The law of this circuit is crystal-clear that corroboration of a key prosecution witness by the introduction of criminal records is permissible, even at the risk of some prejudice to the defendant on trial. United States v. Pitts, 6 F.3d 1366, 1370-71 (9th Cir.1993). We should not have one rule for the prosecution and another rule for the defense. My old law teacher, Austin Scott, used to ask the class, “Are you pro-plaintiff or pro-defendant?” For him the question was a kind of reductio ad absurdum — there was no way a good lawyer would come to a ease with a preconception as to which side should be favored. But now we have a favorable rule for the prosecutor, an unfavorable rule for the defense. The distinction is not justified by saying that in each case we affirm a *755discretionary decision. The question we have to determine is whether evidence of this sort corroborating a principal witness is properly part of the case. The crucial significance of this kind of corroboration has been recognized in a leading opinion by Judge Skelly Wright, United States v. Burks, 470 F.2d 432, 434-35 (D.C.Cir.1972); 2 Wigmore, Evidence, §§ 246, 248 (Chadbourn rev.1979).

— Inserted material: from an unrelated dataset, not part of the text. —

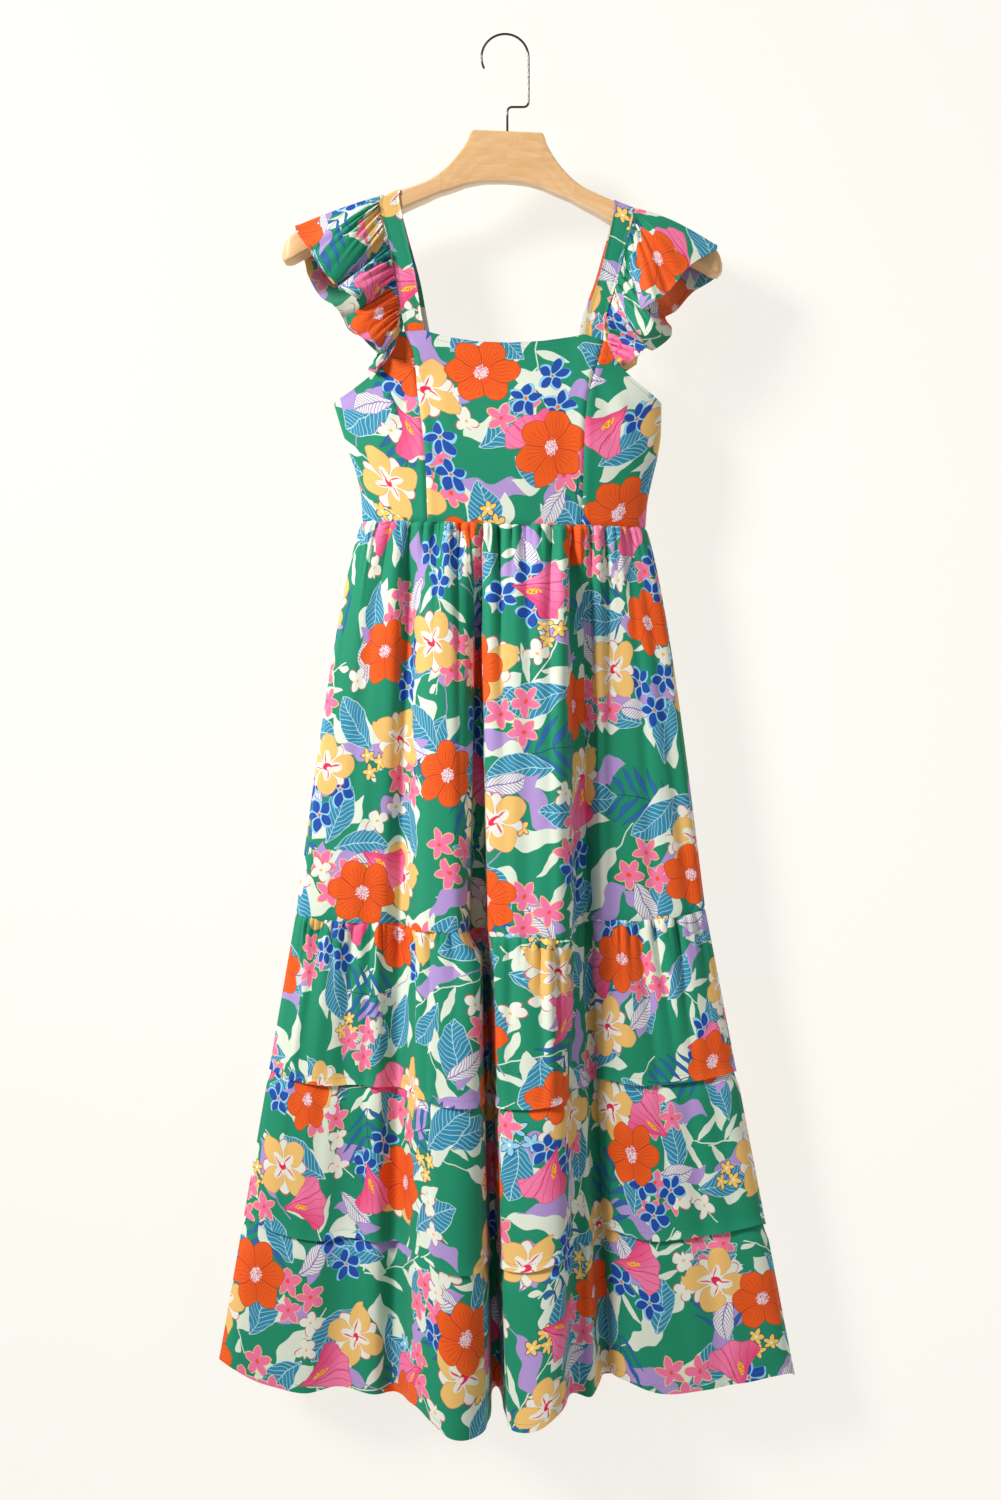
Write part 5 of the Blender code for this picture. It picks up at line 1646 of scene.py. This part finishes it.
def bodice(materials):
    rows = 104
    v = np.linspace(0, 2, rows)
    gap = 0.0

    # front, centre panel
    columns = 112
    u, row = np.meshgrid(np.linspace(0, 1, columns), v)
    left = soft_table(PRINCESS, 1, 0, row) + gap
    right = soft_table(PRINCESS, 2, 0, row) - gap
    x = mix(left, right, u)
    top_x = mix(PRINCESS[0][1], PRINCESS[0][2], u)
    base = bodice_points(x, row, False, neck_z(top_x, False))
    lift = bodice_detail(base, row, left, right, x, 5, True)
    # the neck edge is turned in, and the cloth pulls lightly from the straps
    from_neck = lengths(base, 0)
    from_waist = lengths(base, 0)[-1:] - from_neck
    lift += 0.35 * bump(from_neck / 1.2) - 0.25 * bump((from_neck - 7.0) / 0.9) * (np.abs(top_x) < 82)
    lift -= 1.4 * bump(from_waist / 2.4)
    strap_l, strap_r = bump((x + 84) / 13), bump((x - 84) / 13)
    lift += 1.6 * (strap_l + strap_r) * bump((row - 0.35) / 0.5)
    lift += 1.0 * bump((x + 62 + 0.12 * (base[..., 2] + 380)) / 10) * bump((row - 0.9) / 0.5)
    lift -= 0.9 * bump((x - 60) / 9) * bump((row - 1.2) / 0.5)
    lift += 0.8 * bump((x - 12 + 0.1 * (base[..., 2] + 420)) / 14) * bump((row - 1.5) / 0.45)
    n = surface_normals(base, (0, -1, 0))
    points = base + n * lift[..., None]
    full = surface_normals(points, (0, -1, 0))
    run = lengths(base, 1) - lengths(base, 1)[:, columns // 2][:, None]
    cut = cut_map("bodice_front_centre", run / CUT["bodice_front_centre"][0] + 0.5, from_neck / CUT["bodice_front_centre"][1])
    made = shell("cloth_bodice_front_centre", points, full, materials, cut)
    outer, keep = points + full * (CLOTH / 2), np.abs(points[0, :, 0]) < 80
    SEWN.append(level_line(outer[:, keep], full[:, keep], from_neck[:, keep], 6.5))
    finish_cloth(made, "bodice_front_centre", "stretched", ["cloth_strap_left", "cloth_strap_right"])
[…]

Self-defense is about as basic a moral and legal principle as there is. See George P. Fletcher, Self-Defense As A Justification for Punishment, 12 Cardozo L.Rev. 859, 859 (1991). A mother’s instinct to preserve her child from danger is equally strong, equally a part of that bedrock nature we share with all animals. When Ernestine James was denied the opportunity to confirm her credibility on the central point of her defense, there was more than a discretionary ruling by the district court; there was denial of a right conferred by the Constitution. “[T]he Constitution guarantees criminal defendants a meaningful opportunity to present a complete defense.” Crane v. Kentucky, 476 U.S. 683, 690, 106 S.Ct. 2142, 2146, 90 L.Ed.2d 636 (1986) (citations and internal quotations omitted). James did not have that opportunity that the Sixth Amendment assures.